What the exercise asks: Set down, please, exactly the lines below that run from the line with "What bpy script" to the line with "WHITE = (0.80, 0.80, 0.78)", both lines included.

Dataset:
§

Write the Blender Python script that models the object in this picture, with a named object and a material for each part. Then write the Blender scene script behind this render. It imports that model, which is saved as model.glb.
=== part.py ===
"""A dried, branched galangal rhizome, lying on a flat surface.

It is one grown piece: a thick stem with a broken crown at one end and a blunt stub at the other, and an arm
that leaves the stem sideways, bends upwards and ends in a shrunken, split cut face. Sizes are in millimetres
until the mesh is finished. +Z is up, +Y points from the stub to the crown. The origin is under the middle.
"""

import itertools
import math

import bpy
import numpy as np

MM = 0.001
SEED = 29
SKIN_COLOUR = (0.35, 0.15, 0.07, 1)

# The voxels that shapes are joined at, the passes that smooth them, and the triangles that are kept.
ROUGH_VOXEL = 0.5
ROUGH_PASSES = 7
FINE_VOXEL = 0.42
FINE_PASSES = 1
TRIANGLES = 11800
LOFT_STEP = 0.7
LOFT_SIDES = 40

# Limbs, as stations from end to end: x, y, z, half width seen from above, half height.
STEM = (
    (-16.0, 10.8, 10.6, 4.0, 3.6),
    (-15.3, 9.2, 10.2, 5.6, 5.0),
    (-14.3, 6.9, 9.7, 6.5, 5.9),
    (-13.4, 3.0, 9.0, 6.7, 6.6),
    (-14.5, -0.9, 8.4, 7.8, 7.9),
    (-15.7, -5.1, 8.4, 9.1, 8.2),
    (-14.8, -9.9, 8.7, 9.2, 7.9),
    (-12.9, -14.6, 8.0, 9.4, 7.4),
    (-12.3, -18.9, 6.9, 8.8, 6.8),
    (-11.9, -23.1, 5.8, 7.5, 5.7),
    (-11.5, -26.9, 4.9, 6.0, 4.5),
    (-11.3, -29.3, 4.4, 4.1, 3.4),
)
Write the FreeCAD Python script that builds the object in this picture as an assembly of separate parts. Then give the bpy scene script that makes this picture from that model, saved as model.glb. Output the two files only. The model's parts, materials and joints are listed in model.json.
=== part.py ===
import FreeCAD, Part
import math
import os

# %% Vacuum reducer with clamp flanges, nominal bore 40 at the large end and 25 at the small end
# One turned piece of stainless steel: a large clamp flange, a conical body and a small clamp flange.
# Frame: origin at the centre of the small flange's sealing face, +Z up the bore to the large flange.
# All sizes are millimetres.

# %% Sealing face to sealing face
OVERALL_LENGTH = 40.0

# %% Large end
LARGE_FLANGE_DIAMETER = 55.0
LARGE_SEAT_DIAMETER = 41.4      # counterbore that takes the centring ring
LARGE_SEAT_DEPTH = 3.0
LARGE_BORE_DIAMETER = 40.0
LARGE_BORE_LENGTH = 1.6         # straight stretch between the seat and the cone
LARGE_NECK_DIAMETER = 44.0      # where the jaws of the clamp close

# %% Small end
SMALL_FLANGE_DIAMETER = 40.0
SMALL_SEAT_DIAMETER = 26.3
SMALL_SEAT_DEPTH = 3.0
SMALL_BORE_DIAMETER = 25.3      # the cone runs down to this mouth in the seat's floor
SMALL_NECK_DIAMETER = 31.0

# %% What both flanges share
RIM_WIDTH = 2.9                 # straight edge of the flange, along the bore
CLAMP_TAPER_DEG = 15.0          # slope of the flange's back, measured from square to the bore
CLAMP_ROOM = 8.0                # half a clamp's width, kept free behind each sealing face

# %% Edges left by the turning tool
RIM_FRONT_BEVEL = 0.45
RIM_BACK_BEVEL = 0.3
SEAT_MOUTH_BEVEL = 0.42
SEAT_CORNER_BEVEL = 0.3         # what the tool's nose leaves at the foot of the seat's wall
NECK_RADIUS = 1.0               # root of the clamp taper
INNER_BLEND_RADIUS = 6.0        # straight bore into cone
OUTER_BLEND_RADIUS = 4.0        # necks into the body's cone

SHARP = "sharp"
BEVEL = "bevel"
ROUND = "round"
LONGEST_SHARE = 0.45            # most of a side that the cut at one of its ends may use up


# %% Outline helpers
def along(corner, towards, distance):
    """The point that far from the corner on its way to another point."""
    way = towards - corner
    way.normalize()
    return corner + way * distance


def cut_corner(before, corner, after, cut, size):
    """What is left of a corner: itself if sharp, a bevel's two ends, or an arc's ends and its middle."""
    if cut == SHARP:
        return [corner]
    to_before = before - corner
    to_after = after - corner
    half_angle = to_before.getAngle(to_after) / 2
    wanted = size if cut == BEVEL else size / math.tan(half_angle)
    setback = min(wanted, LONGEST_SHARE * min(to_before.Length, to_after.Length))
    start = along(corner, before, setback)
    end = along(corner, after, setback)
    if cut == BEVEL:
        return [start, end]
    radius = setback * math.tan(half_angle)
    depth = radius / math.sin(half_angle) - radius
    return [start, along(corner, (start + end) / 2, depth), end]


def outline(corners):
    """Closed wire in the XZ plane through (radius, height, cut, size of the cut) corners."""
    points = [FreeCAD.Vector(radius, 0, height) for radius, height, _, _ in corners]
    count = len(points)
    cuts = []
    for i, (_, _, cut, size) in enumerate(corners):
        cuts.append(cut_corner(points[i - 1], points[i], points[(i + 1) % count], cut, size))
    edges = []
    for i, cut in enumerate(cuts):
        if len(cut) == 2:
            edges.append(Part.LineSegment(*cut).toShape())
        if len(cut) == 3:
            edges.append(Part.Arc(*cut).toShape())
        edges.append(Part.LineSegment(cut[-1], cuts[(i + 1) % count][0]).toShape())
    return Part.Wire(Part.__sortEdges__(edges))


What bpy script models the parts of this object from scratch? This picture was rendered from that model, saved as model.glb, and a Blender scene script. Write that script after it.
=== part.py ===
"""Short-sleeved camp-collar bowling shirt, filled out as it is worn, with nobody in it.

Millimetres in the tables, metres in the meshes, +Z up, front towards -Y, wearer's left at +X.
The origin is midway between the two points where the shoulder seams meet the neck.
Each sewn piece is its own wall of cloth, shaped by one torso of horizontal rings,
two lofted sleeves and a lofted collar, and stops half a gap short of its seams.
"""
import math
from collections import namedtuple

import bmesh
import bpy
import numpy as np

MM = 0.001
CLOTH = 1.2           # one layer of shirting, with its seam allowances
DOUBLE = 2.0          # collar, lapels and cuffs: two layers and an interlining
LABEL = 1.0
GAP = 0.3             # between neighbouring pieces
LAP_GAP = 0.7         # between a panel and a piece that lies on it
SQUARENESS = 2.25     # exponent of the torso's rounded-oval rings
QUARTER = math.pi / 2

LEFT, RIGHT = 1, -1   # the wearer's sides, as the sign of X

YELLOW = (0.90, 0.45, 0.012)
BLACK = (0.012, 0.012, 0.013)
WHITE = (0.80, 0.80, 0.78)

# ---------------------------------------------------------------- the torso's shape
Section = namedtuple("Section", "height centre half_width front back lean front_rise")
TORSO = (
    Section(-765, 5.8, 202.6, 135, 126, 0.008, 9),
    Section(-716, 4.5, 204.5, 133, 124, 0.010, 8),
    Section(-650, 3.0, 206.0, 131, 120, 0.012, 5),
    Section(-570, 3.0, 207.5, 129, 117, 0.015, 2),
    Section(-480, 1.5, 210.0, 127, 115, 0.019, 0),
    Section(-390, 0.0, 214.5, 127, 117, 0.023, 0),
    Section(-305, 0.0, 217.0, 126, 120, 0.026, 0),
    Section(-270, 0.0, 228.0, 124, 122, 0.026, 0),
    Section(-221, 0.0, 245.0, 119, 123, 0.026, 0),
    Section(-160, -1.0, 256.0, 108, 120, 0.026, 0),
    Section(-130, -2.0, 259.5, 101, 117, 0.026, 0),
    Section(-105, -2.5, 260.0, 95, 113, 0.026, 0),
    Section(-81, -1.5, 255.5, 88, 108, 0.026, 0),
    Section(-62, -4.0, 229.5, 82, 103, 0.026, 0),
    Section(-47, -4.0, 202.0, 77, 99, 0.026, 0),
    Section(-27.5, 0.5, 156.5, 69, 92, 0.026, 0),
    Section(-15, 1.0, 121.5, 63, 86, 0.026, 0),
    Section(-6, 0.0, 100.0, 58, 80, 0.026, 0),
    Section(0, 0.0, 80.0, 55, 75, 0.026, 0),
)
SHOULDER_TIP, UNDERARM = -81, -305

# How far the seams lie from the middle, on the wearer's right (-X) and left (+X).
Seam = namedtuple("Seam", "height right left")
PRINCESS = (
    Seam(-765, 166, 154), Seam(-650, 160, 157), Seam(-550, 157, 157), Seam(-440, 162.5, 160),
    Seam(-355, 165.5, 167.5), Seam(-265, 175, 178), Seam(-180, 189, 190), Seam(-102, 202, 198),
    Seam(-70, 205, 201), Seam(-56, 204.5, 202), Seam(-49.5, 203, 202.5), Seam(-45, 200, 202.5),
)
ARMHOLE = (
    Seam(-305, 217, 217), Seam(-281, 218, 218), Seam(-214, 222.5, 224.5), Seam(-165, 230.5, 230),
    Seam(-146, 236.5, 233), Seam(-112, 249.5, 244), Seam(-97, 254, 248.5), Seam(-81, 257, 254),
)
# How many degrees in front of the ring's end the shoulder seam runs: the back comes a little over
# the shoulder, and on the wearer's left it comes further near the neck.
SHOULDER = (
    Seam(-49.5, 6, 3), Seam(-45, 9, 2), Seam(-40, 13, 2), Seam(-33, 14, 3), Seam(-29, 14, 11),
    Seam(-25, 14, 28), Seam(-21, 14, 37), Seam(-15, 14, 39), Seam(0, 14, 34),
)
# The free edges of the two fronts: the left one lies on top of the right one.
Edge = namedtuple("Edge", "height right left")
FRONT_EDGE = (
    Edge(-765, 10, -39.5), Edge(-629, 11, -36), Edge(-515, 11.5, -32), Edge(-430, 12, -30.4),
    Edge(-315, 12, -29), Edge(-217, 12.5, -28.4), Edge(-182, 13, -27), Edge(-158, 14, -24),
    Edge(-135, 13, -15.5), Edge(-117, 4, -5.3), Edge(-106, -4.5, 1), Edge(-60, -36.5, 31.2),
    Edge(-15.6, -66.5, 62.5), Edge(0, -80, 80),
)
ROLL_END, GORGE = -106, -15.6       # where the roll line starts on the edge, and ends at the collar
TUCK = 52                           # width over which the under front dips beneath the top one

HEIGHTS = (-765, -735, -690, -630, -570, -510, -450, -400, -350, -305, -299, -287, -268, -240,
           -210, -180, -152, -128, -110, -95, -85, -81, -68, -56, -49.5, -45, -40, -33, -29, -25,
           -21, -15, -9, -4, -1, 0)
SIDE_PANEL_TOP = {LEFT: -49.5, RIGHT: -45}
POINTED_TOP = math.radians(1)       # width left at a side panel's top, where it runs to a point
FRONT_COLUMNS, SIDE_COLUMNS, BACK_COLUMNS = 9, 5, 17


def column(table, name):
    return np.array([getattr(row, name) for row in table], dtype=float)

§

Written reply:
What bpy script models the parts of this object from scratch? This picture was rendered from that model, saved as model.glb, and a Blender scene script. Write that script after it.
=== part.py ===
"""Short-sleeved camp-collar bowling shirt, filled out as it is worn, with nobody in it.

Millimetres in the tables, metres in the meshes, +Z up, front towards -Y, wearer's left at +X.
The origin is midway between the two points where the shoulder seams meet the neck.
Each sewn piece is its own wall of cloth, shaped by one torso of horizontal rings,
two lofted sleeves and a lofted collar, and stops half a gap short of its seams.
"""
import math
from collections import namedtuple

import bmesh
import bpy
import numpy as np

MM = 0.001
CLOTH = 1.2           # one layer of shirting, with its seam allowances
DOUBLE = 2.0          # collar, lapels and cuffs: two layers and an interlining
LABEL = 1.0
GAP = 0.3             # between neighbouring pieces
LAP_GAP = 0.7         # between a panel and a piece that lies on it
SQUARENESS = 2.25     # exponent of the torso's rounded-oval rings
QUARTER = math.pi / 2

LEFT, RIGHT = 1, -1   # the wearer's sides, as the sign of X

YELLOW = (0.90, 0.45, 0.012)
BLACK = (0.012, 0.012, 0.013)
WHITE = (0.80, 0.80, 0.78)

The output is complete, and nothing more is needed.